— What is asked —
Return only this: the line with "What bpy script" and all the lines that follow it below, through the final one, exactly as they are.

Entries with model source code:

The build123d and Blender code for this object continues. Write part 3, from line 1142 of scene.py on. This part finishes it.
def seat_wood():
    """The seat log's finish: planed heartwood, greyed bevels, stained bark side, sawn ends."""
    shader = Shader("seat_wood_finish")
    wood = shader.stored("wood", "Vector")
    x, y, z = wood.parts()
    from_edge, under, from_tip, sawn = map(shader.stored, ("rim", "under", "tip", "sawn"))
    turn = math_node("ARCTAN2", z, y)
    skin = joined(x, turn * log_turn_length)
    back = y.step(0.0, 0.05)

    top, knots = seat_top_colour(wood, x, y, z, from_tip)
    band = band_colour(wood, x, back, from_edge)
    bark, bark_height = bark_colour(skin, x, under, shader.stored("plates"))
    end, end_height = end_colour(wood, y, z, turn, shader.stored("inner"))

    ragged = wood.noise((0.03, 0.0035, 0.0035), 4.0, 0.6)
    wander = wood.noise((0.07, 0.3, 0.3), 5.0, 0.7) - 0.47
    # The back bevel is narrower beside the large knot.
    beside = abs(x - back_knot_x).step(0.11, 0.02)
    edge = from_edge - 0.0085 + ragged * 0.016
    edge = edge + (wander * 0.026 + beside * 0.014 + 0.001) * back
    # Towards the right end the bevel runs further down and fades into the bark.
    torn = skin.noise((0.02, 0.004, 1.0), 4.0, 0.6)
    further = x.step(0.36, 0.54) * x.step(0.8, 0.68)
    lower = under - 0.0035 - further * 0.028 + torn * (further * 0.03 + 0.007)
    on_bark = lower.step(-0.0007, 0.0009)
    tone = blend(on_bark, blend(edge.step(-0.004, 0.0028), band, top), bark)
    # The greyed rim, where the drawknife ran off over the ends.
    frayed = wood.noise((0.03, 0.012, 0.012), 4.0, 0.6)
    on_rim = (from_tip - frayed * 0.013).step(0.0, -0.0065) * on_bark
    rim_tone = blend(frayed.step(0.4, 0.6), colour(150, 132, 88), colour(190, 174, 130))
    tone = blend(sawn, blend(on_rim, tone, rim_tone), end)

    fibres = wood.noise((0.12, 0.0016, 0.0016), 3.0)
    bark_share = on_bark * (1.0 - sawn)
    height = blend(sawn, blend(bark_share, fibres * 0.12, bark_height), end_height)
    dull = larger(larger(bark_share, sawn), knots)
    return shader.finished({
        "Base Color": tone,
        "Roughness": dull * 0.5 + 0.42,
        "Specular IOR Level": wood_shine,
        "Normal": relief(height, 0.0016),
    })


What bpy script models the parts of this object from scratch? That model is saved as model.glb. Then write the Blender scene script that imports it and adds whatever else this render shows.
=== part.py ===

— Solution —
What bpy script models the parts of this object from scratch? That model is saved as model.glb. Then write the Blender scene script that imports it and adds whatever else this render shows.
=== part.py ===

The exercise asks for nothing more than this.